▶ _EXERCISE AIM_
Repeat the whole listing below, word for word.

▶ _DATA PROVIDED_
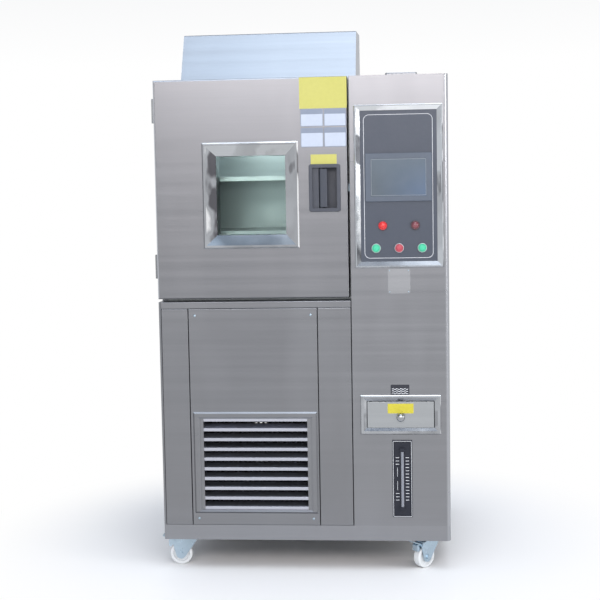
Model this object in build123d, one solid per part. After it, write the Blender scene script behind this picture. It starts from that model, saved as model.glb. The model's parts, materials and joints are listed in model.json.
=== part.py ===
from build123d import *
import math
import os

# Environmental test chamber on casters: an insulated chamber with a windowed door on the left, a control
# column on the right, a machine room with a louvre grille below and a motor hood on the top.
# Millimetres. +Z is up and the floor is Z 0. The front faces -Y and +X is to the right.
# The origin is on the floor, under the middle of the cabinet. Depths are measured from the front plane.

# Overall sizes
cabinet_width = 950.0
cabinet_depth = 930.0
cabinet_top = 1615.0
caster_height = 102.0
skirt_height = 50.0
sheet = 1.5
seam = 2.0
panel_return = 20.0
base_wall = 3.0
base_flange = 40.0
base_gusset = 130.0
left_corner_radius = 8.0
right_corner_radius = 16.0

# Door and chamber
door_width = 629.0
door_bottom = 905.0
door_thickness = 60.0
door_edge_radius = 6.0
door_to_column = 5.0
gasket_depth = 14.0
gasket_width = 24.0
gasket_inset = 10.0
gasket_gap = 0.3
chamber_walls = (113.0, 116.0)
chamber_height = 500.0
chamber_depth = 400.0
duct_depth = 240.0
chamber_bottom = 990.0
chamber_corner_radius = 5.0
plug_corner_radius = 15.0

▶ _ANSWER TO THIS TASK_
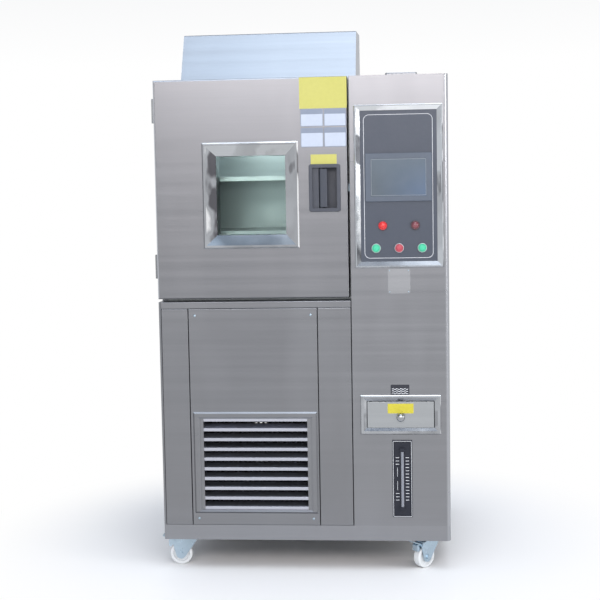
Model this object in build123d, one solid per part. After it, write the Blender scene script behind this picture. It starts from that model, saved as model.glb. The model's parts, materials and joints are listed in model.json.
=== part.py ===
from build123d import *
import math
import os

# Environmental test chamber on casters: an insulated chamber with a windowed door on the left, a control
# column on the right, a machine room with a louvre grille below and a motor hood on the top.
# Millimetres. +Z is up and the floor is Z 0. The front faces -Y and +X is to the right.
# The origin is on the floor, under the middle of the cabinet. Depths are measured from the front plane.

# Overall sizes
cabinet_width = 950.0
cabinet_depth = 930.0
cabinet_top = 1615.0
caster_height = 102.0
skirt_height = 50.0
sheet = 1.5
seam = 2.0
panel_return = 20.0
base_wall = 3.0
base_flange = 40.0
base_gusset = 130.0
left_corner_radius = 8.0
right_corner_radius = 16.0

# Door and chamber
door_width = 629.0
door_bottom = 905.0
door_thickness = 60.0
door_edge_radius = 6.0
door_to_column = 5.0
gasket_depth = 14.0
gasket_width = 24.0
gasket_inset = 10.0
gasket_gap = 0.3
chamber_walls = (113.0, 116.0)
chamber_height = 500.0
chamber_depth = 400.0
duct_depth = 240.0
chamber_bottom = 990.0
chamber_corner_radius = 5.0
plug_corner_radius = 15.0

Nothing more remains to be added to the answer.